◆ **Given task**:
Reproduce each line exactly.

# # # # #

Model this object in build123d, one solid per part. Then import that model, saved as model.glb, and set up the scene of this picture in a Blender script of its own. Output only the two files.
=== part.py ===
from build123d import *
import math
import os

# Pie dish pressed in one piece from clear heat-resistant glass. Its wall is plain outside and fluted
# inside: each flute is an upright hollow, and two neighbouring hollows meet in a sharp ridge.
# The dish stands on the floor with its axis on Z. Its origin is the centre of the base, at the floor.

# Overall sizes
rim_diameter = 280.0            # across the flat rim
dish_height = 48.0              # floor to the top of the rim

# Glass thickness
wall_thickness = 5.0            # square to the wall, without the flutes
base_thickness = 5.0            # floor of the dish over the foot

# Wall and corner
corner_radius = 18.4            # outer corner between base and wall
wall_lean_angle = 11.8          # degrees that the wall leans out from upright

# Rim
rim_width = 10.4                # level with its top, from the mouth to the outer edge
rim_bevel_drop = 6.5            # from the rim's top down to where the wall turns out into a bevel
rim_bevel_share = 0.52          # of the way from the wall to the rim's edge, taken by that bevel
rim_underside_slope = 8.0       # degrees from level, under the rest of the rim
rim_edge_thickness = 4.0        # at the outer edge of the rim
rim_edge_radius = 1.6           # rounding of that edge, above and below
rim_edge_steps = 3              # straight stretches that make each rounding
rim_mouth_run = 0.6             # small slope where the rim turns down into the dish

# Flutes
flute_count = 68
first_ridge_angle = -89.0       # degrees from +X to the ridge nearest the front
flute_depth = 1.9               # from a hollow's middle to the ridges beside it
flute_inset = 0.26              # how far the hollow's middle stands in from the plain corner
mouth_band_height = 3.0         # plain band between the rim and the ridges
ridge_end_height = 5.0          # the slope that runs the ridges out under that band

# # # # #

◆ **The answer**:
Model this object in build123d, one solid per part. Then import that model, saved as model.glb, and set up the scene of this picture in a Blender script of its own. Output only the two files.
=== part.py ===
from build123d import *
import math
import os

# Pie dish pressed in one piece from clear heat-resistant glass. Its wall is plain outside and fluted
# inside: each flute is an upright hollow, and two neighbouring hollows meet in a sharp ridge.
# The dish stands on the floor with its axis on Z. Its origin is the centre of the base, at the floor.

# Overall sizes
rim_diameter = 280.0            # across the flat rim
dish_height = 48.0              # floor to the top of the rim

# Glass thickness
wall_thickness = 5.0            # square to the wall, without the flutes
base_thickness = 5.0            # floor of the dish over the foot

# Wall and corner
corner_radius = 18.4            # outer corner between base and wall
wall_lean_angle = 11.8          # degrees that the wall leans out from upright

# Rim
rim_width = 10.4                # level with its top, from the mouth to the outer edge
rim_bevel_drop = 6.5            # from the rim's top down to where the wall turns out into a bevel
rim_bevel_share = 0.52          # of the way from the wall to the rim's edge, taken by that bevel
rim_underside_slope = 8.0       # degrees from level, under the rest of the rim
rim_edge_thickness = 4.0        # at the outer edge of the rim
rim_edge_radius = 1.6           # rounding of that edge, above and below
rim_edge_steps = 3              # straight stretches that make each rounding
rim_mouth_run = 0.6             # small slope where the rim turns down into the dish

# Flutes
flute_count = 68
first_ridge_angle = -89.0       # degrees from +X to the ridge nearest the front
flute_depth = 1.9               # from a hollow's middle to the ridges beside it
flute_inset = 0.26              # how far the hollow's middle stands in from the plain corner
mouth_band_height = 3.0         # plain band between the rim and the ridges
ridge_end_height = 5.0          # the slope that runs the ridges out under that band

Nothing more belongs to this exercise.